Short problem
Give back, exactly as it appears, the run of lines opening with the one containing "2, 0.0, made_of)" and closing with the one containing "import math". Nothing outside that run should appear.

Collected data
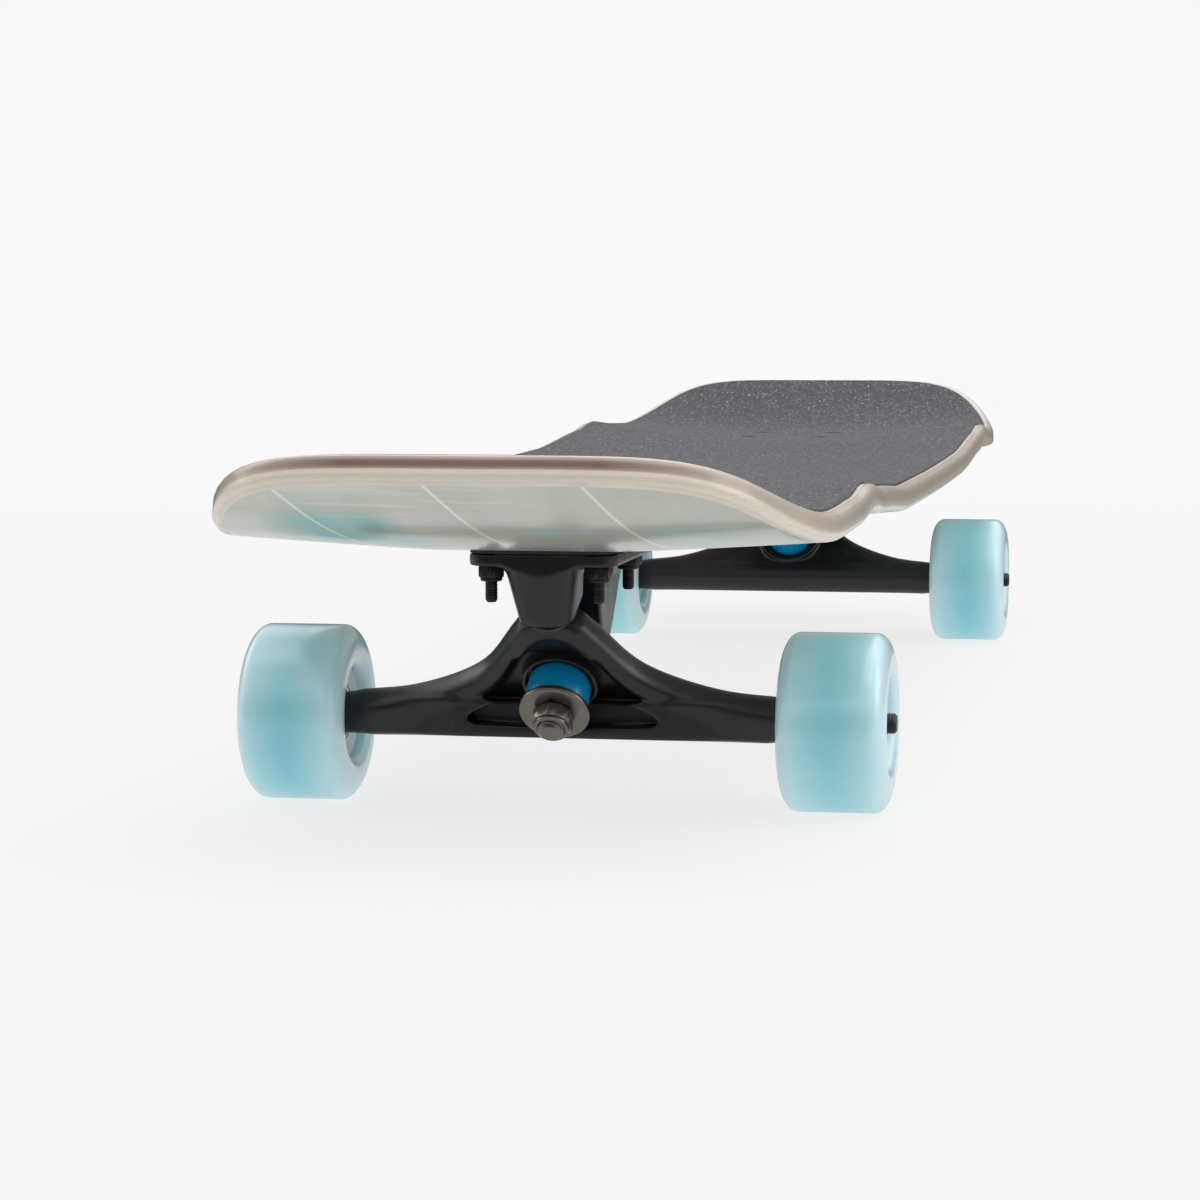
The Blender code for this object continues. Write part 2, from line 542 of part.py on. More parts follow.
def add_wheels(end, frame, made_of):
    seat, bore = BEARING_RADIUS, AXLE_RADIUS + GAP
    middle = BEARING_CENTRE - WHEEL_Y
    names = ("left", "right") if end == "nose" else ("right", "left")
    for side, sign in zip(names, (1, -1)):
        turned = (-sign * math.pi / 2, 0, 0)  # local Z runs outwards
        at = (0, sign * WHEEL_Y, AXLE_HEIGHT)
        add_object(f"{end}_{side}_wheel", lathe(wheel_profile(), 30, True), made_of["wheel"], frame, at, turned)
        for name, low in (("inner", middle - SPACER_WIDTH / 2 - BEARING_WIDTH), ("outer", middle + SPACER_WIDTH / 2)):
            near, far = low, low + BEARING_WIDTH
            if name == "inner":
                near, far = near - GAP, far - GAP
            else:
                near, far = near + 2 * GAP, far + 2 * GAP
            race = [(bore, near), (seat, near), (seat, far), (bore, far)]
            add_object(f"{end}_{side}_{name}_bearing", lathe(race, 20, True), made_of["bearing"], frame, at, turned)
        low, high = middle - SPACER_WIDTH / 2, middle + SPACER_WIDTH / 2 + GAP
        sleeve = [(bore, low), (0.0058, low), (0.0058, high), (bore, high)]
        add_object(f"{end}_{side}_spacer", lathe(sleeve, 16, True), made_of["steel"], frame, at, turned)
        nut_near = middle + SPACER_WIDTH / 2 + BEARING_WIDTH + 0.0012
        nut = bored(hexagon(AXLE_NUT_RADIUS), bore, nut_near, nut_near + AXLE_NUT_HEIGHT, 18)
        add_object(f"{end}_{side}_axle_nut", nut, made_of["black_steel"], frame, at, turned, 30)


def add_truck(end, x, turn, made_of):
    frame = bpy.data.objects.new(f"{end}_truck", None)
    bpy.context.scene.collection.objects.link(frame)
    frame.location = (x, 0, 0)
    frame.rotation_euler = (0, 0, turn)
    add_truck_base(end, frame, made_of)
    add_kingpin_stack(end, frame, made_of)
    add_hanger(end, frame, made_of)
    add_mounting_bolts(end, frame, made_of)
    add_wheels(end, frame, made_of)


def main():
    clear_scene()
    made_of = {
        "wood": material("maple_veneer", (0.62, 0.52, 0.40), 0.55, 0.0),
        "grit": material("grip_grit", (0.10, 0.10, 0.11), 0.95, 0.0),
        "cast": material("satin_black_alloy", (0.045, 0.045, 0.050), 0.42, 0.6),
        "steel": material("gunmetal_steel", (0.22, 0.21, 0.20), 0.32, 1.0),
        "black_steel": material("black_steel", (0.03, 0.03, 0.03), 0.40, 0.8),
        "rubber": material("black_rubber", (0.02, 0.02, 0.02), 0.80, 0.0),
        "cup": material("nylon_cup", (0.05, 0.05, 0.05), 0.60, 0.0),
        "urethane": material("blue_bushing_urethane", (0.0, 0.19, 0.42), 0.35, 0.0),
        "wheel": material("aqua_urethane", (0.36, 0.66, 0.74), 0.45, 0.0),
        "bearing": material("bearing_steel", (0.55, 0.56, 0.58), 0.28, 1.0),
    }
    add_board(made_of["wood"], made_of["grit"])
    add_truck("nose", WHEELBASE / 2, 0.0, made_of)
    add_truck("tail", -WHEELBASE / 2, math.pi, made_of)


main()
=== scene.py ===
"""Finished look of a skateboard with kicked ends, reverse-kingpin trucks and soft aqua wheels.

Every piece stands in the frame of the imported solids: metres, +X to the nose, +Y to the left of a
rider who faces the nose, +Z up from the ground. A truck is made once, in a frame whose origin is
on the ground under its axle and whose +X runs outwards, and is placed at both ends.
"""

import math

import bpy
import numpy as np
from bpy.props import FloatProperty, FloatVectorProperty, IntProperty, PointerProperty
from bpy.types import Operator, Panel, PropertyGroup
from mathutils import Euler, Matrix, Vector


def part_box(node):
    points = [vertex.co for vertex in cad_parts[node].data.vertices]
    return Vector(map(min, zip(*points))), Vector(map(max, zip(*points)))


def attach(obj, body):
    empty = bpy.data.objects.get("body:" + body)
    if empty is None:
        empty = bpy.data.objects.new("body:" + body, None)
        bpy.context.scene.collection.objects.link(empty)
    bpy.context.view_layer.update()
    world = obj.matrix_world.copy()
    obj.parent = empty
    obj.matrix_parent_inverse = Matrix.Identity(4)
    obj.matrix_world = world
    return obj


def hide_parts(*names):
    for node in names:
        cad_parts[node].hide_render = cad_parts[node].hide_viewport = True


bl_info = {
    "name": "Skateboard",
    "version": (1, 0, 0),
    "blender": (4, 5, 0),
    "location": "3D View > Sidebar > Skateboard",
    "description": "Builds the finished pieces of a skateboard on its packed solids",
    "category": "Object",
}

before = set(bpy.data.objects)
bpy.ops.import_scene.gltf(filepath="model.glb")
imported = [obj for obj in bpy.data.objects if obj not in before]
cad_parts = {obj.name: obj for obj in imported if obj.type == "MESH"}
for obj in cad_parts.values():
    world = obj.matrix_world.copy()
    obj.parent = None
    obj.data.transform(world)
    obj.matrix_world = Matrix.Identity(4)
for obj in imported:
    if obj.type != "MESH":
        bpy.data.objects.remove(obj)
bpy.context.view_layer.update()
ENDS = ("nose", "tail")
AXLE_LOW, AXLE_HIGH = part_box("nose_axle")
WHEEL_LOW, WHEEL_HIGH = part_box("nose_left_wheel")


# Settings


def size(name, description, default):
    return FloatProperty(name=name, description=description, default=default, unit="LENGTH", precision=4)


def colour(name, description, default):
    return FloatVectorProperty(
        name=name, description=description, default=default, subtype="COLOR", size=3, min=0, max=1
    )


class BoardSettings(PropertyGroup):
    outline_length: size("Outline length", "Length of the deck's upper face, tip to tip", 1.006)
    outline_width: size("Outline width", "Width of the deck's upper face", 0.2323)
    thickness: size("Deck thickness", "All the veneers together", 0.011)
    underside: size("Underside height", "Height of the deck's lower face over the trucks", 0.1055)
    edge_round: size("Edge rounding", "Radius of the deck's rounded edge", 0.0035)
    grip_thickness: size("Grip thickness", "Thickness of the grip tape", 0.0009)
    veneer_pale: colour("Pale veneer", "Outer veneers, seen on the edge", (0.74, 0.67, 0.57))
    veneer_dark: colour("Dark veneer", "Inner veneers, seen on the edge", (0.115, 0.040, 0.022))
    graphic_ground: colour("Graphic ground", "Ground colour of the lower face", (0.52, 0.53, 0.46))
    graphic_teal: colour("Graphic strokes", "Brush strokes on the lower face", (0.19, 0.42, 0.40))
    grip_grey: colour("Grip colour", "Abrasive film", (0.072, 0.072, 0.080))


class TruckSettings(PropertyGroup):
    axle_height: size("Axle height", "Height of the axles", float(AXLE_LOW[2] + AXLE_HIGH[2]) / 2)
    axle_place: size("Axle place", "From the middle to an axle", float(AXLE_LOW[0] + AXLE_HIGH[0]) / 2)
    axle_half: size("Axle half length", "From the middle to an axle's end", float(AXLE_HIGH[1] - AXLE_LOW[1]) / 2)
    skin_step: size("Casting fineness", "Spacing of the points of a casting's skin", 0.0008)
    cast_black: colour("Casting colour", "Satin coat of hangers and baseplates", (0.006, 0.006, 0.0075))
    nickel: colour("Nickel colour", "Washers, nuts and kingpins", (0.205, 0.190, 0.170))
    bushing_blue: colour("Bushing colour", "Cast urethane of the bushings", (0.0, 0.27, 0.56))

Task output
    add_truck("nose", WHEELBASE / 2, 0.0, made_of)
    add_truck("tail", -WHEELBASE / 2, math.pi, made_of)


main()
=== scene.py ===
"""Finished look of a skateboard with kicked ends, reverse-kingpin trucks and soft aqua wheels.

Every piece stands in the frame of the imported solids: metres, +X to the nose, +Y to the left of a
rider who faces the nose, +Z up from the ground. A truck is made once, in a frame whose origin is
on the ground under its axle and whose +X runs outwards, and is placed at both ends.
"""

import math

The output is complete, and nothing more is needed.